Thread: Chebyshev's Estimates View Single Post
2009-01-22, 12:48   #2
R.D. Silverman

"Bob Silverman"
Nov 2003
North of Boston

23·3·311 Posts

Quote:
 Originally Posted by brownkenny I've been working through Tenenbaum's book "Introduction to Analytic and Probabilistic Number Theory" and I'm stuck on the proof of an upper bound for $\pi(x)$. For reference, it's Theorem 3 on page 11. The desired upper bound is $\pi(x) \leq \{ \log 4 + \frac{8 \log \log n}{\log n} \} \frac{n}{\log n}$ Using the bound $\prod_{p \leq n} p \leq 4^n$ it's easy to show that for $1 < t \leq n$ we have $\pi(n) \leq \frac{n \log 4}{\log t} + \pi(t)$ Tenenbaum then gives the bound $\pi(n) \leq \frac{n \log 4}{\log t} + t$ So far, so good.

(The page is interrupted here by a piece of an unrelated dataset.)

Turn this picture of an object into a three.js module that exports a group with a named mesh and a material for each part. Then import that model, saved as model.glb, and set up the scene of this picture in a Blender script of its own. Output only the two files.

At this point in the proof, Tenenbaum says "The stated result follows by choosing $t = n / (\log n)^2$" and leaves the details to the reader. As much as I've looked at it, I still can't figure out how he arrives at the desired result. Any tips/suggestions? Thanks in advance.
After the substitution factor out n/log(n) and then use partial fractions....?